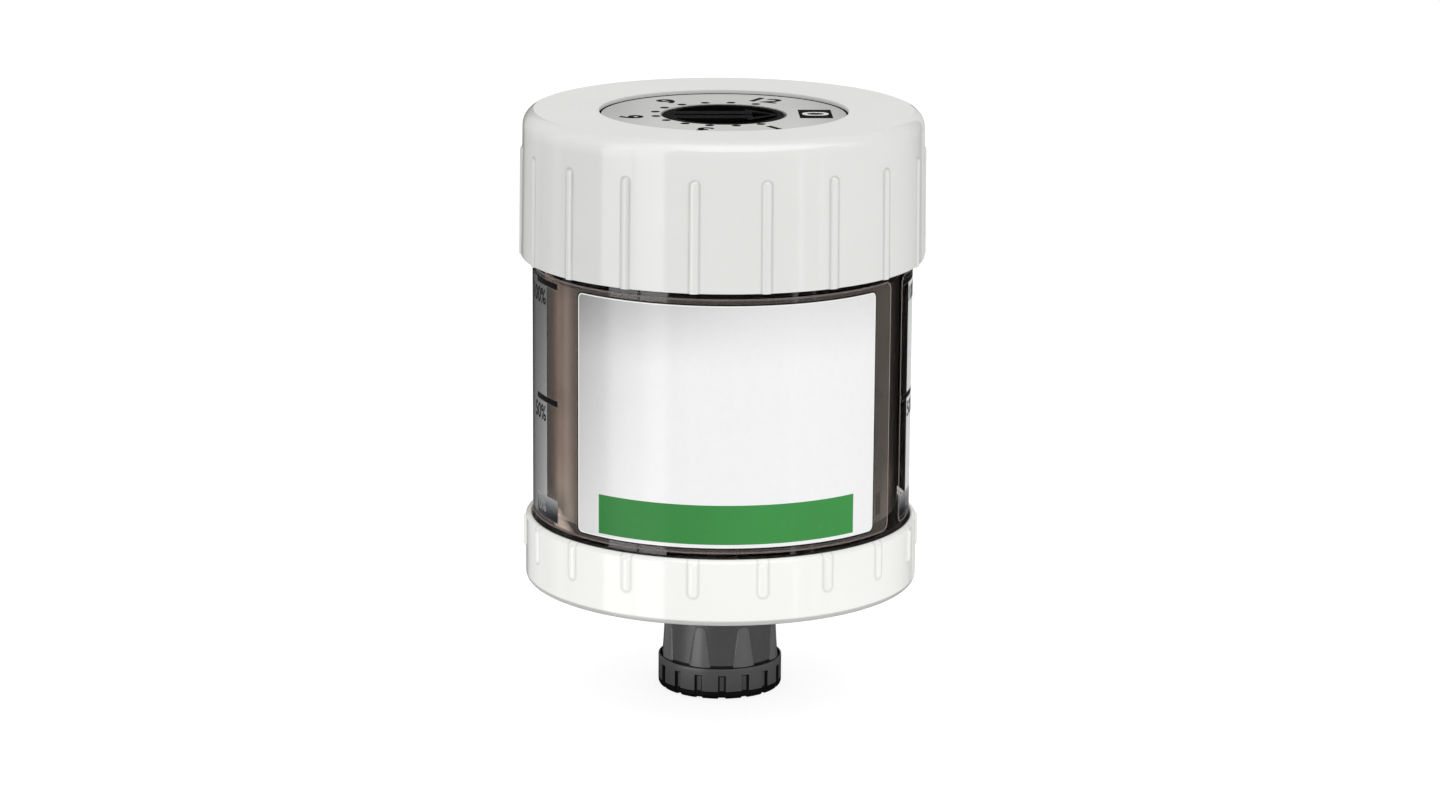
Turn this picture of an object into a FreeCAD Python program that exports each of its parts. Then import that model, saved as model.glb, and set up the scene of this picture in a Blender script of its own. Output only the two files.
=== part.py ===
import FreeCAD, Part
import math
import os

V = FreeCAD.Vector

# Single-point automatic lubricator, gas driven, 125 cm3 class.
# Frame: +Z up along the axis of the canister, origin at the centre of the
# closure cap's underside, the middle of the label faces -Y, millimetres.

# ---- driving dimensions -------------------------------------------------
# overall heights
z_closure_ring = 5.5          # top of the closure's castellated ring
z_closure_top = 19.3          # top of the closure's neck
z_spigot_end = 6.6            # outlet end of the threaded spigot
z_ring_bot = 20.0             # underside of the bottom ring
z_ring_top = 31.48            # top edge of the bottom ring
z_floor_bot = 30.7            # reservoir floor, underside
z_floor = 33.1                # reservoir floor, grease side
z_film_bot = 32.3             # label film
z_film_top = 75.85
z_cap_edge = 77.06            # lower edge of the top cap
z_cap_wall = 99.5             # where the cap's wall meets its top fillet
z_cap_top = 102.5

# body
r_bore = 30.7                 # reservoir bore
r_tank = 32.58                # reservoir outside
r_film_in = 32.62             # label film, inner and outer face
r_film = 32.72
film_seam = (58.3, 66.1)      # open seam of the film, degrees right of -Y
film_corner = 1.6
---
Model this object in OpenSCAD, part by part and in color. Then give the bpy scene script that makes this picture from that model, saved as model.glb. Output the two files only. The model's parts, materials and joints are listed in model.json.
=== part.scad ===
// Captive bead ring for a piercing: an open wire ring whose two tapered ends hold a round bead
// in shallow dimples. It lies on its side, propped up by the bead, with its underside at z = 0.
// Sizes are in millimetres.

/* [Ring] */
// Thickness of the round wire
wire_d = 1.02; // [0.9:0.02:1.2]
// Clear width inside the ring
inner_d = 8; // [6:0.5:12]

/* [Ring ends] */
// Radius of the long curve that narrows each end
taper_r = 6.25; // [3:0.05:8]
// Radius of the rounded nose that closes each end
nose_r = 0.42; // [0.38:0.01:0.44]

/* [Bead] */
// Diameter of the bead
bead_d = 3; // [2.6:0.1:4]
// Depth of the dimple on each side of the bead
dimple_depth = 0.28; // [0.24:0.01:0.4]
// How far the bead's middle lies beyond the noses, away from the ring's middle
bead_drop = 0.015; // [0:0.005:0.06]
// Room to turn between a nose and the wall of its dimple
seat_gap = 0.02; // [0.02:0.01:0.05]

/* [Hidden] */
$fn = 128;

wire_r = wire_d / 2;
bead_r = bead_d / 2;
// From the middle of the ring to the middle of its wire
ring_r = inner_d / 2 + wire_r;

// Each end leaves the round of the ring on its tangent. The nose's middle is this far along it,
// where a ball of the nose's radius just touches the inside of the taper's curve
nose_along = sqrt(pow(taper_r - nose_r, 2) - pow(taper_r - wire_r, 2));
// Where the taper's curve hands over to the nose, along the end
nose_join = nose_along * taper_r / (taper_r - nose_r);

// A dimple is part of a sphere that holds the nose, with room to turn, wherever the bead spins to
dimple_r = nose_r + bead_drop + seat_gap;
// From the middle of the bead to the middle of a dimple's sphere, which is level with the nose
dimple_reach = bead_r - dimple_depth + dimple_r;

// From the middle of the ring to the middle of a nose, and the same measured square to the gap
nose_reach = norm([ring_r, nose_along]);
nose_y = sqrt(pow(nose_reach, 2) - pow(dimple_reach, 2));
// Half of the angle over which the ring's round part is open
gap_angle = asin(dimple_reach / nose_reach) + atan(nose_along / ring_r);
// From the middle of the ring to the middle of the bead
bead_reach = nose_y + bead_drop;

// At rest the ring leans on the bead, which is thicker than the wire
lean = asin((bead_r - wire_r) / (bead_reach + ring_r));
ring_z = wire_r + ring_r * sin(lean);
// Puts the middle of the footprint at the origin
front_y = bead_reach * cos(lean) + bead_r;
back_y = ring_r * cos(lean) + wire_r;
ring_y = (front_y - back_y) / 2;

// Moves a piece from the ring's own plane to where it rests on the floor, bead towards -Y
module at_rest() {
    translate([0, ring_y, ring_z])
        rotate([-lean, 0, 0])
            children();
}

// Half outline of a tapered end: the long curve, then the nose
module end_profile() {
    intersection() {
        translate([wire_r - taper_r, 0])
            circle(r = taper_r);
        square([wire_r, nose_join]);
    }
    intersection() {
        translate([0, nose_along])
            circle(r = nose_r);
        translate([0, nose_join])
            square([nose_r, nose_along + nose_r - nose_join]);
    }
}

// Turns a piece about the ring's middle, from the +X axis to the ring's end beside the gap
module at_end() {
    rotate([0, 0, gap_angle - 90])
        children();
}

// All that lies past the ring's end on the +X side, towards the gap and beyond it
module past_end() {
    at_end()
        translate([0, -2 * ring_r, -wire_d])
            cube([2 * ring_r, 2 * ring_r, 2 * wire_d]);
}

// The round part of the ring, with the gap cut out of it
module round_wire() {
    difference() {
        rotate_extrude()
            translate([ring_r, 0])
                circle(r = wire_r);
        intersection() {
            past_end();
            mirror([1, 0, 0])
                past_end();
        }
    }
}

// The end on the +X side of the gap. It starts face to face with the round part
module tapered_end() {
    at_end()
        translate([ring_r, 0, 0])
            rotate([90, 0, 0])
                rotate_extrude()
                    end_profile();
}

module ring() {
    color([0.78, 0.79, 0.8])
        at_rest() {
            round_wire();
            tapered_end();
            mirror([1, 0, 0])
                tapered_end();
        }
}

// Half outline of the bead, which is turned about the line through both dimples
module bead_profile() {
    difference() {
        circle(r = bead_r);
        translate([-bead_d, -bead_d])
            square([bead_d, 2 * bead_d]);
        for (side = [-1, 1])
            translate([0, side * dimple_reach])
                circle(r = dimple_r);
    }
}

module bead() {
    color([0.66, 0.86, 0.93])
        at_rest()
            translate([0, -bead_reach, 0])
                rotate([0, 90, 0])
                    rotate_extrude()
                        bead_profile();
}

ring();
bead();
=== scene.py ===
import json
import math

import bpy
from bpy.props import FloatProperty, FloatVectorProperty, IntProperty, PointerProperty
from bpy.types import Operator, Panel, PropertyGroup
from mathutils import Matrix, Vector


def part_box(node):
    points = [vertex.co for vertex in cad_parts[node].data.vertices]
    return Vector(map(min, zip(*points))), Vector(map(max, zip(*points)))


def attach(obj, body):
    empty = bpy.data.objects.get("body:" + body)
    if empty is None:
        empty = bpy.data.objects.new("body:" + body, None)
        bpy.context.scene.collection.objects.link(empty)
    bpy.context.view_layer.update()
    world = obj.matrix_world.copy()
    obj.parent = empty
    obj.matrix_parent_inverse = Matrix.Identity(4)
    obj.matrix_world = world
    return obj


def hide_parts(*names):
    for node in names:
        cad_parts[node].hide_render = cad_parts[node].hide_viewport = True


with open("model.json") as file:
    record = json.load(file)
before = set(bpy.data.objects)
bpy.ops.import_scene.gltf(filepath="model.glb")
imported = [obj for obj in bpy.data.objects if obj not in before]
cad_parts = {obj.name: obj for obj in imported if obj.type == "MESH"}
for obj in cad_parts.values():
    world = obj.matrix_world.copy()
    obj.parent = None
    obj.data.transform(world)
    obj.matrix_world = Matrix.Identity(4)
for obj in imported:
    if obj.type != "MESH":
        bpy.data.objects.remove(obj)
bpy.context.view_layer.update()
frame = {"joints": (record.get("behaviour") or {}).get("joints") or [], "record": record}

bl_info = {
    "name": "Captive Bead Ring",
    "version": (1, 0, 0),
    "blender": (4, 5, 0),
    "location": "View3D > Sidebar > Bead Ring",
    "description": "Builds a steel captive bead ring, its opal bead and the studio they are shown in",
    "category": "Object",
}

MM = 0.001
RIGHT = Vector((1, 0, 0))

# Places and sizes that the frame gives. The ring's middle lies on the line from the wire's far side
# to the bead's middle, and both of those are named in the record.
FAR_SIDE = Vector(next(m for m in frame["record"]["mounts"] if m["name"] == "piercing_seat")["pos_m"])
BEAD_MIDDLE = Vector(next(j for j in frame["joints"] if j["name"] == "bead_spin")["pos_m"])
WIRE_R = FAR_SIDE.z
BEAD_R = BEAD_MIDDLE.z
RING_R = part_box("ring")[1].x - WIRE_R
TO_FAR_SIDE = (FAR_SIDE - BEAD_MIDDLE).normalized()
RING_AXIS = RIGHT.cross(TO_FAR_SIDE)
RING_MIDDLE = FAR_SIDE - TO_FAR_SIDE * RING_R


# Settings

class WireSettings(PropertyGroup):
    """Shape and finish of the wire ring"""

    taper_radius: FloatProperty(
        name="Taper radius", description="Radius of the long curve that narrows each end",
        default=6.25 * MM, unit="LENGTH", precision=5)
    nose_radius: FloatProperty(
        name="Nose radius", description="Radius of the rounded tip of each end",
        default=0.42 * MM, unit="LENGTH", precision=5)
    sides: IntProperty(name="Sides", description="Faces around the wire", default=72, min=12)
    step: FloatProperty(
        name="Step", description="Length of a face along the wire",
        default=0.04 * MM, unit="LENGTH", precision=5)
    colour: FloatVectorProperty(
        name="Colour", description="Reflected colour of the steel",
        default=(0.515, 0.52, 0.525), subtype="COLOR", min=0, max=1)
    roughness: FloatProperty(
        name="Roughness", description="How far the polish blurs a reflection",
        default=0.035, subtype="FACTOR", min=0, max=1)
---
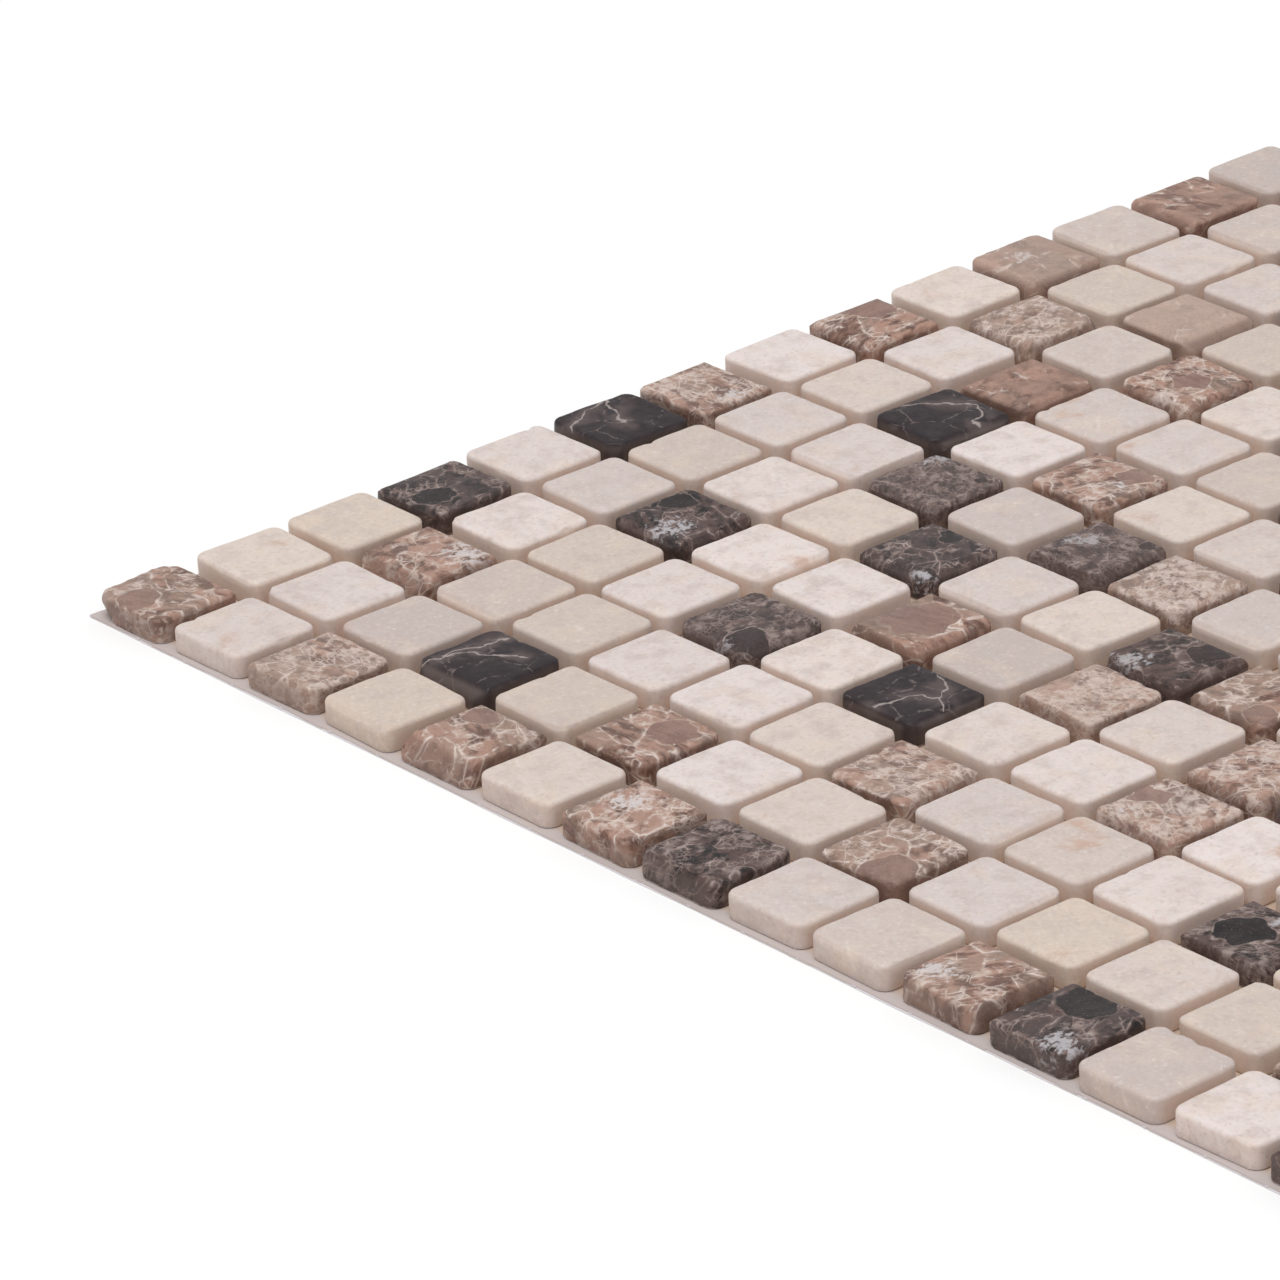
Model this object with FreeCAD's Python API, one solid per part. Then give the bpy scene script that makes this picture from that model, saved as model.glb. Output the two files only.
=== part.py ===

**TASK DETAILS**
Each line from the line with "through both dimples" to the line with "record = json.load(file)" is to be echoed exactly; both boundary lines are included, and nothing else is to be output.

**REPLY TO THE TASK**
// Half outline of the bead, which is turned about the line through both dimples
module bead_profile() {
    difference() {
        circle(r = bead_r);
        translate([-bead_d, -bead_d])
            square([bead_d, 2 * bead_d]);
        for (side = [-1, 1])
            translate([0, side * dimple_reach])
                circle(r = dimple_r);
    }
}

module bead() {
    color([0.66, 0.86, 0.93])
        at_rest()
            translate([0, -bead_reach, 0])
                rotate([0, 90, 0])
                    rotate_extrude()
                        bead_profile();
}

ring();
bead();
=== scene.py ===
import json
import math

import bpy
from bpy.props import FloatProperty, FloatVectorProperty, IntProperty, PointerProperty
from bpy.types import Operator, Panel, PropertyGroup
from mathutils import Matrix, Vector


def part_box(node):
    points = [vertex.co for vertex in cad_parts[node].data.vertices]
    return Vector(map(min, zip(*points))), Vector(map(max, zip(*points)))


def attach(obj, body):
    empty = bpy.data.objects.get("body:" + body)
    if empty is None:
        empty = bpy.data.objects.new("body:" + body, None)
        bpy.context.scene.collection.objects.link(empty)
    bpy.context.view_layer.update()
    world = obj.matrix_world.copy()
    obj.parent = empty
    obj.matrix_parent_inverse = Matrix.Identity(4)
    obj.matrix_world = world
    return obj


def hide_parts(*names):
    for node in names:
        cad_parts[node].hide_render = cad_parts[node].hide_viewport = True


with open("model.json") as file:
    record = json.load(file)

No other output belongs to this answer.